**Brief:** Repeat exactly the lines from the line containing "return low, high" to the last line of the listing, including both.

**Data segment:**
——
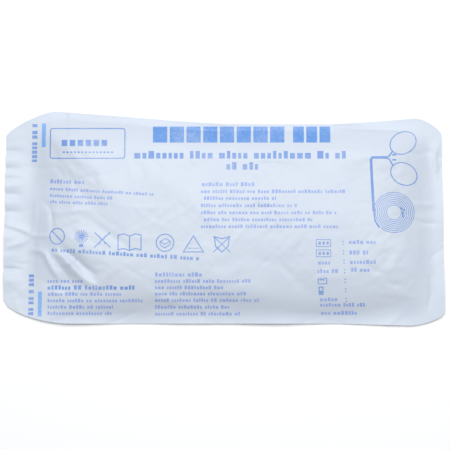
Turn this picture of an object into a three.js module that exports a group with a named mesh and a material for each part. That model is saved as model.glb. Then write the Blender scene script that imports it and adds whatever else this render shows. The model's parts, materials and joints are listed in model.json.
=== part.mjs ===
// A heat-sealed peel pouch with a coiled tubing set packed inside, lying on its back web.
//
// The pouch is two webs of white film, sealed to each other all round: the front web, which bulges
// over the packed set, and the back web, which lies flat under it. At the peel end both webs run on
// past the seal as a loose, rippled tab. The corners are trimmed, and the packed set sits nearer the
// far side, so that side of the pouch is drawn in and steep while the near side slopes gently.
//
// Units are millimetres. +X runs from the peel end to the closed end, +Y from the near side to the
// far side, and +Z up. The origin is on the surface that the pouch lies on, under its middle.

import * as THREE from 'three';

// Plan of the pouch
const pouchLength = 305;
const pouchWidth = 150;
const peelTabLength = 10;
const peelSealLength = 11.5;
const closedSealLength = 10;
const sideSealWidth = 7;

// How far the filling draws each long edge in from the flat width
const farEdgeDrawIn = 9;
const farClosedDrawIn = 5;
const nearEdgeDrawIn = 1.4;

// Where along the pouch the far edge reaches its full draw-in, and the near edge leaves its own,
// as shares of the way from the middle to the closed end
const farDrawnFrom = 0;
const farDrawnTo = 0.5;
const nearDrawnTo = 0.5;

// Trimmed corners: each one's run along X, its run along Y, and how far it bows outwards, from 1
// for a straight cut to 2 for an ellipse
const peelFarTrim = { along: 33.5, across: 17, bow: 1.28 };
const peelNearTrim = { along: 45, across: 17, bow: 1.7 };
const closedFarTrim = { along: 17, across: 11, bow: 1.35 };
const closedNearTrim = { along: 23, across: 9, bow: 1.5 };
const trimSteps = 5;

// The webs and the seal
const filmThickness = 0.15;
const sealCoat = 0.05;
const seamHeight = 3;
const tabRippleHeight = 1.5;
const tabRipplePitch = 24;

// The packed set, wound into a flat oval coil, and the air over it
const coilHeight = 11;
const coilBundleWidth = 20;
const coilEdgeRadius = 3;
const coilEndSlack = 24;
const coilNearSlack = 21;
const coilFarSlack = 10;
const coilRestGap = 0.3;
const headroom = 5;

// How far each side of the front web runs inwards before it reaches its full height
const peelShoulder = 46;
const closedShoulder = 50;
const nearShoulder = 50;
const farShoulder = 24;
const shoulderFullness = 2.6;

// Fineness of the webs' grid
const columnPitch = 8;
const bellyRows = 12;

// Lines that the webs and the coil share
const peelEdgeX = -pouchLength / 2;
const closedEdgeX = pouchLength / 2;
const tabEndX = peelEdgeX + peelTabLength;
const peelSeamX = tabEndX + peelSealLength;
const closedSeamX = closedEdgeX - closedSealLength;
const bellyHeight = filmThickness + coilRestGap + coilHeight + headroom - seamHeight;
const backShoulder = Math.min(coilEndSlack, coilNearSlack, coilFarSlack);

/** A trimmed corner as points from the end of the pouch to its side, bowed outwards. */
function trimmedCorner(endX, sideY, trim, inwardX, inwardY) {
  const points = [];
  for (let step = 0; step <= trimSteps; step += 1) {
    const angle = (step / trimSteps) * Math.PI / 2;
    const fromEnd = 1 - Math.cos(angle) ** (2 / trim.bow);
    const fromSide = 1 - Math.sin(angle) ** (2 / trim.bow);
    points.push([
      endX + inwardX * trim.along * fromEnd,
      sideY + inwardY * trim.across * fromSide,
    ]);
  }
  return points;
}

// Each long edge of the plan, as points in order of X
const farEdge = [
  ...trimmedCorner(peelEdgeX, pouchWidth / 2, peelFarTrim, 1, -1),
  [farDrawnFrom * closedEdgeX, pouchWidth / 2 - farEdgeDrawIn],
  [farDrawnTo * closedEdgeX, pouchWidth / 2 - farEdgeDrawIn],
  ...trimmedCorner(closedEdgeX, pouchWidth / 2 - farClosedDrawIn, closedFarTrim, -1, -1).reverse(),
];
const nearEdge = [
  ...trimmedCorner(peelEdgeX, nearEdgeDrawIn - pouchWidth / 2, peelNearTrim, 1, 1),
  [nearDrawnTo * closedEdgeX, nearEdgeDrawIn - pouchWidth / 2],
  ...trimmedCorner(closedEdgeX, -pouchWidth / 2, closedNearTrim, -1, 1).reverse(),
];

/** Y of a long edge at x, straight between its points. */
function edgeAt(edge, x) {
  const last = edge.length - 1;
  if (x <= edge[0][0]) return edge[0][1];
  if (x >= edge[last][0]) return edge[last][1];
  const next = edge.findIndex(([pointX]) => pointX >= x);
  const [x0, y0] = edge[next - 1];
  const [x1, y1] = edge[next];
  return THREE.MathUtils.mapLinear(x, x0, x1, y0, y1);
}

/** Share of its full height that a web has reached at a distance in from its seam. */
function rise(distance, shoulder) {
  const left = 1 - THREE.MathUtils.clamp(distance / shoulder, 0, 1);
  return 1 - left ** shoulderFullness;
}

/** Height of the sealed rim: level, with the loose tab rippling up and down. */
function rimHeight(x, y) {
  const outOnTab = THREE.MathUtils.clamp((tabEndX - x) / peelTabLength, 0, 1);
  return seamHeight + tabRippleHeight * outOnTab * Math.sin((2 * Math.PI * y) / tabRipplePitch);
}

/** Distances of a point in from the four seams, negative out on the rim. */
function seamDistances(x, y) {
  return {
    peel: x - peelSeamX,
    closed: closedSeamX - x,
    near: y - (edgeAt(nearEdge, x) + sideSealWidth),
    far: edgeAt(farEdge, x) - sideSealWidth - y,
  };
}

/** Underside of the back web: flat on the surface, and rising to the seam at its border. */
function backUnderside(x, y) {
  const inside = Math.min(...Object.values(seamDistances(x, y)));
  const settled = THREE.MathUtils.smoothstep(inside, 0, backShoulder);
  return rimHeight(x, y) * (1 - settled);
}

/** Underside of the front web: on the back web's seal coat, and domed over the packed set. */
function frontUnderside(x, y) {
  const inside = seamDistances(x, y);
  const dome = rise(inside.peel, peelShoulder) * rise(inside.closed, closedShoulder)
    * rise(inside.near, nearShoulder) * rise(inside.far, farShoulder);
  return rimHeight(x, y) + filmThickness + sealCoat + bellyHeight * dome;
}

/** Upright thickness of film at a point, so that it measures its thickness square to its face. */
function uprightThickness(underside, x, y) {
  const reach = 0.5;
  const slopeX = (underside(x + reach, y) - underside(x - reach, y)) / (2 * reach);
  const slopeY = (underside(x, y + reach) - underside(x, y - reach)) / (2 * reach);
  return filmThickness * Math.hypot(1, slopeX, slopeY);
}

/** X of every column of the grid: each mark, with even steps of at most the pitch between them. */
function gridColumns() {
  const closest = 1;
  const marks = [peelEdgeX, tabEndX, peelSeamX, closedSeamX, closedEdgeX];
  for (const [x] of [...farEdge, ...nearEdge]) {
    if (marks.every((mark) => Math.abs(mark - x) > closest)) marks.push(x);
  }
  marks.sort((a, b) => a - b);
  const columns = [marks[0]];
  for (let index = 1; index < marks.length; index += 1) {
    const steps = Math.ceil((marks[index] - marks[index - 1]) / columnPitch);
    for (let step = 1; step <= steps; step += 1) {
      columns.push(THREE.MathUtils.lerp(marks[index - 1], marks[index], step / steps));
    }
  }
  return columns;
}

/** Y of every row at x: the two edges, the two seams, and rows between that crowd at the seams. */
function gridRows(x) {
  const nearY = edgeAt(nearEdge, x);
  const farY = edgeAt(farEdge, x);
  const rows = [nearY];
  for (let row = 0; row <= bellyRows; row += 1) {
    const share = (1 - Math.cos((Math.PI * row) / bellyRows)) / 2;
    rows.push(THREE.MathUtils.lerp(nearY + sideSealWidth, farY - sideSealWidth, share));
  }
  rows.push(farY);
  return rows;
}

/** One web as a closed sheet: its underside, its upper side and the cut edge all round. */
function webGeometry(underside) {
  const columns = gridColumns();
  const rowCount = bellyRows + 3;
  const lower = [];
  const upper = [];
  for (const x of columns) {
    for (const y of gridRows(x)) {
      const z = underside(x, y);
      lower.push(x, y, z);
      upper.push(x, y, z + uprightThickness(underside, x, y));
    }
  }
  const at = (column, row) => column * rowCount + row;
  const above = columns.length * rowCount;
  const faces = [];
  const quad = (a, b, c, d) => faces.push(a, b, c, a, c, d);
  const wall = (from, to) => quad(from, to, to + above, from + above);
  const lastColumn = columns.length - 1;
  const lastRow = rowCount - 1;
  for (let column = 0; column < lastColumn; column += 1) {
    for (let row = 0; row < lastRow; row += 1) {
      const a = at(column, row);
      const b = at(column + 1, row);
      const c = at(column + 1, row + 1);
      const d = at(column, row + 1);
      quad(a + above, b + above, c + above, d + above);
      quad(a, d, c, b);
    }
    wall(at(column, 0), at(column + 1, 0));
    wall(at(column + 1, lastRow), at(column, lastRow));
  }
  for (let row = 0; row < lastRow; row += 1) {
    wall(at(0, row + 1), at(0, row));
    wall(at(lastColumn, row), at(lastColumn, row + 1));
  }
  const geometry = new THREE.BufferGeometry();
  geometry.setAttribute('position', new THREE.Float32BufferAttribute([...lower, ...upper], 3));
  geometry.setIndex(faces);
  geometry.computeVertexNormals();
  return geometry;
}

/** An oval with straight sides and round ends, centred on the origin. */
function ovalOutline(Outline, length, width) {
  const radius = width / 2;
  const straight = length / 2 - radius;
  const outline = new Outline();
  outline.moveTo(-straight, -radius);
  outline.lineTo(straight, -radius);
  outline.absarc(straight, 0, radius, -Math.PI / 2, Math.PI / 2, false);
  outline.lineTo(-straight, radius);
  outline.absarc(-straight, 0, radius, Math.PI / 2, (3 * Math.PI) / 2, false);
  return outline;
}

/** The coiled set's outer shape: a flat oval ring with rounded edges, lying on its side. */
function coilGeometry(length, width) {
  const inset = 2 * coilEdgeRadius;
  const bundle = 2 * coilBundleWidth;
  const outline = ovalOutline(THREE.Shape, length - inset, width - inset);
  outline.holes.push(ovalOutline(THREE.Path, length - bundle + inset, width - bundle + inset));
  return new THREE.ExtrudeGeometry(outline, {
    depth: coilHeight - inset,
    curveSegments: 10,
    bevelSize: coilEdgeRadius,
    bevelThickness: coilEdgeRadius,
    bevelSegments: 2,
  });
}

const film = new THREE.MeshStandardMaterial({ color: 0xe6ebf5, roughness: 0.42, metalness: 0 });
const vinyl = new THREE.MeshStandardMaterial({ color: 0xdfe6e2, roughness: 0.3, metalness: 0 });

const backWeb = new THREE.Mesh(webGeometry(backUnderside), film.clone());
backWeb.name = 'back_web';

const frontWeb = new THREE.Mesh(webGeometry(frontUnderside), film.clone());
frontWeb.name = 'front_web';

const coilNearY = nearEdgeDrawIn - pouchWidth / 2 + sideSealWidth + coilNearSlack;
const coilFarY = pouchWidth / 2 - farEdgeDrawIn - sideSealWidth - coilFarSlack;
const coilLength = closedSeamX - peelSeamX - 2 * coilEndSlack;
const coiledSet = new THREE.Mesh(coilGeometry(coilLength, coilFarY - coilNearY), vinyl);
coiledSet.name = 'coiled_set_core';
coiledSet.position.set(
  (peelSeamX + closedSeamX) / 2,
  (coilNearY + coilFarY) / 2,
  filmThickness + coilRestGap + coilEdgeRadius,
);

const pouch = new THREE.Group();
pouch.add(backWeb, coiledSet, frontWeb);

export default pouch;
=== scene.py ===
"""A heat-sealed peel pouch of white film, printed in blue, with a coiled tubing set packed inside.

The file is laid out as a Blender add-on and run as a script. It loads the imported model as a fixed
frame and replaces its two plain webs by webs of the same size that a cloth simulation has settled
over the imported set. It then creases and prints them, and adds the finishes, the floor, the light
and the camera.

Everything is in metres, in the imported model's frame: +X runs from the peel end to the closed end,
+Y from the near side to the far side, and +Z up from the surface that the pouch lies on.
"""

import json
import math

import bpy
import numpy as np
from bpy.props import FloatProperty, FloatVectorProperty, PointerProperty, StringProperty
from mathutils import Matrix, Vector
from mathutils.bvhtree import BVHTree

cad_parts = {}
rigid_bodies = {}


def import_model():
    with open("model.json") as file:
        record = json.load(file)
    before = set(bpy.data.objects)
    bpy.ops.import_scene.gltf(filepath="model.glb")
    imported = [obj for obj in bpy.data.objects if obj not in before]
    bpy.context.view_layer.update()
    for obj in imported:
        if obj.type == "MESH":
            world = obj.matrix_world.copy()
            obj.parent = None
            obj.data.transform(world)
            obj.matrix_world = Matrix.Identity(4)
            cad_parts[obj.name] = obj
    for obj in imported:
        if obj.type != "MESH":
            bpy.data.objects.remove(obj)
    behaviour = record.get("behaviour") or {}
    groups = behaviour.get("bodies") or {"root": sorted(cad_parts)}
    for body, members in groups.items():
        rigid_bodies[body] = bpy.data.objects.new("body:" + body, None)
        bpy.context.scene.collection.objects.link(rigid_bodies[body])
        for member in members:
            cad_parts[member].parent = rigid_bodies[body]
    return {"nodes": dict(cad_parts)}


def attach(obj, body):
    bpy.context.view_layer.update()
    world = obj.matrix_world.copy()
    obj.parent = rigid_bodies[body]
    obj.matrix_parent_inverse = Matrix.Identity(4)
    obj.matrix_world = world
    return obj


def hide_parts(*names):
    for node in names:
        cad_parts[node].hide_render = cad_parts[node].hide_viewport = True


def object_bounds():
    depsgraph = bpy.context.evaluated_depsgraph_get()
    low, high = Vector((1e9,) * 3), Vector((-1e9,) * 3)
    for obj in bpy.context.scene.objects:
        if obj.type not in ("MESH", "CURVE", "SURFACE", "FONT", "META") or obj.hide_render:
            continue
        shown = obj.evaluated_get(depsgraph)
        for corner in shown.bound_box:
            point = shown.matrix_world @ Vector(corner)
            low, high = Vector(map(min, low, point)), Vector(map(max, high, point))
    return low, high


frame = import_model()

bl_info = {
    "name": "Sealed Peel Pouch",
    "version": (1, 0, 0),
    "blender": (4, 5, 0),
    "location": "View3D > Sidebar > Pouch",
    "description": "Dresses a sealed film pouch around its packed frame",
    "category": "Add Mesh",
}

MM = 0.001
CAD_LOW, CAD_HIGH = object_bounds()


# Settings

def length_setting(name, description, default):
    """A setting that is a length, never below nothing."""
    return FloatProperty(name=name, description=description, default=default, min=0.0, precision=5,
                         unit="LENGTH")


def colour_setting(name, description, default):
    """A setting that is a colour."""
    return StringProperty(name=name, description=description + ", as an sRGB hex value", default=default)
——
**Completed task:**
    return low, high


frame = import_model()

bl_info = {
    "name": "Sealed Peel Pouch",
    "version": (1, 0, 0),
    "blender": (4, 5, 0),
    "location": "View3D > Sidebar > Pouch",
    "description": "Dresses a sealed film pouch around its packed frame",
    "category": "Add Mesh",
}

MM = 0.001
CAD_LOW, CAD_HIGH = object_bounds()


# Settings

def length_setting(name, description, default):
    """A setting that is a length, never below nothing."""
    return FloatProperty(name=name, description=description, default=default, min=0.0, precision=5,
                         unit="LENGTH")


def colour_setting(name, description, default):
    """A setting that is a colour."""
    return StringProperty(name=name, description=description + ", as an sRGB hex value", default=default)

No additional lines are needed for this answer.